During intermission, we got off on a tangent about the paisley zipper-front dress Pru was wearing. I told her I'd worn a  zipper-front dress to a party in the late '80s and a guy had walked up to me and unzipped it.

When I got amazed gasps, I shared that I'd once gone to a dinner party and the guy next to me had pulled out handcuffs and cuffed me to him for the evening (claimed he'd lost the key). And, no, my husband hadn't been pleased.

Somehow the discussion got off on men wearing women's clothes, prompting Pru to ask of us, "Do you know how many men have worn my clothes?"

Actually, no, I didn't, but apparently it began when she was 11 when a neighboring football player put on her pantyhose and blossomed from there. When she asked, "Do you have any idea how many men have been in my closet?" I knew I'd led a sheltered life.

Act 2 began with an Andrew Lloyd Webber's tribute couched in "Phantom of the Opera" and "Jesus Christ, Superstar" and necessarily involved mocking his penchant for spectacle (golf announcer: "The audience applauds at the set change") and hubris ("I'll do for you what I did for Jesus").

And when the phantom is unmasked, it turns out he was born a cat. Get it?

The final scene used Kander and Ebb's plays such as "Chicago," "New York, New York" and "Cabaret," all of which necessitated slutty showgirls, German (and pig Latin) accents and a song called "Color Me Gay."

Oh, yes, plus jazz hands and the most fantastical conical sequined bras ever.

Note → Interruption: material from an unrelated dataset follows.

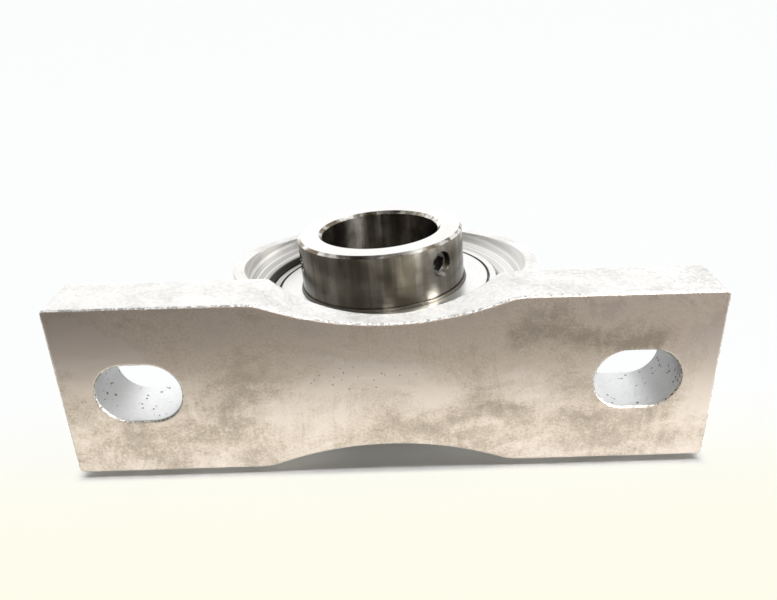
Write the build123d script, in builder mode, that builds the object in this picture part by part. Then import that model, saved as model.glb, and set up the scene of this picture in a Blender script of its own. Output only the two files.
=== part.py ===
from build123d import *
import os
from math import cos, radians, sin, sqrt, tan

# Pillow block bearing unit: a cast housing on a waisted base, with a self-aligning ball bearing insert.
# Millimetres, +Z up. The origin is on the mounting face, at the middle of the base. X runs along the base,
# and the shaft runs along Y. The set screws are on the -Y side. The insert is built round its own shaft
# line, which is swivelled a little in the spherical seat.

# ---- Insert: the bearing proper ----
BORE = 35.0
OUTER_DIAMETER = 72.0           # spherical outside of the outer ring
SCREW_SIDE_LENGTH = 25.4        # inner ring, from the seat's centre to its face on the set-screw side
PLAIN_SIDE_LENGTH = 17.5        # inner ring, the other way
BALL_DIAMETER = 11.112          # 7/16 inch
BALL_COUNT = 9
RACE_CONFORMITY = 0.52          # race groove radius over ball diameter
INNER_RACE_DEPTH = 3.5
OUTER_RACE_DEPTH = 2.8
RACE_CLEARANCE = 0.03           # between a ball and each race
BORE_CHAMFER = 0.9
RING_CHAMFER = 0.8
OUTER_CHAMFER = 0.6
FACE_WALL = 2.36                # outer ring's flat face, between the seal seat and the sphere
SEAT_CLEARANCE = 0.03           # spherical running fit in the housing
SWIVEL_ANGLE = 3.6              # how far the insert is swivelled from square
SWIVEL_LEAN = 34.0              # the swivel line, measured from the vertical in the ring's plane

# Cage
CAGE_THICKNESS = 0.9
POCKET_CLEARANCE = 0.3
CAGE_RING_GAP = 0.9             # radial gap from the cage to each ring
RIVET_RADIUS = 0.7
RIVET_HEAD_RADIUS = 1.2
RIVET_HEAD_HEIGHT = 0.5
PRESS_GAP = 0.02                # left between pressed pieces

# Seals and flingers
SEAL_GAP = 0.35                 # cage to seal
SHIELD_THICKNESS = 0.55
SHIELD_RIM = 0.6
LIP_WIDTH = 2.6
LIP_CLEARANCE = 0.05            # running fit on the inner ring
FLINGER_GAP = 0.5               # seal to flinger
FLINGER_THICKNESS = 0.85
FLINGER_EDGE_GAP = 0.4          # flinger to outer ring
COLLAR_WALL = 0.45
COLLAR_HEIGHT = 0.9

# Set screws, drawn at the mean radius of their thread
SCREW_RADIUS = 3.65
SCREW_LENGTH = 5.7
SCREW_RECESS = 1.3
SCREW_INSET = 6.4               # ring face to screw centre
SCREW_CLEARANCE = 0.05
SCREW_CHAMFER = 0.5
SCREW_ANGLES = (44.0, -76.0)    # from straight down, towards +X
SOCKET_FLATS = 4.0
SOCKET_DEPTH = 2.6
CUP_RADIUS = 2.0
CUP_DEPTH = 0.8
CUP_TAPER = 45.0

# ---- Housing ----
FOOT_LEDGE = 4.36               # top of a foot, from the ring wall out to the base's side
FOOT_THICKNESS = 17.0
CORNER_ROUND = 1.2
CAST_EDGE = 2.0
EDGE_BREAK = 0.4
WAIST_WIDTH = 36.0
WAIST_RADIUS = 84.0
WAIST_BLEND = 15.0
SLOT_GAP = 4.0715               # from where the ring's blend ends on the foot to the slot
SLOT_WIDTH = 16.5
SLOT_LENGTH = 22.0
END_WALL = 9.0                  # from the slot to the base's end
SEAT_FLOOR = 11.6               # metal between the seat and the mounting face
SEAT_STEP = 2.0                 # the seat is this much narrower than the outer ring, each side
SEAT_LEAD_IN = 1.0
SHOULDER_WIDTH = 2.0
SHOULDER_RISE = 0.5
DISH_WIDTH = 1.7
DISH_RISE = 0.9
MOUTH_WIDTH = 1.0
MOUTH_RISE = 2.0
MOUTH_FLARE = 11.0              # flare of the opening's wall
RIM_WALL = 4.4                  # ring wall round the mouth
WALL_MARGIN = 10.6              # the mouth's rise end to the ring wall's side, at the mounting face
WALL_LEAN = 7.1                 # lean of each side of the ring wall
WALL_BLEND = 2.0
FLANK_BLEND = 8.0
LOADING_CLEARANCE = 0.3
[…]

The four cast members all had fine voices and excelled at a variety of roles, making for a thoroughly satisfying, if a bit overwhelming, tribute to many of the great musicals of the audience's lifetimes.

Not that this was a young audience by any stretch of the imagination, so we left thoroughly stuffed with musical theater references and tried parsing them on the drive home.

Impossible. Color us way too full on theater to think.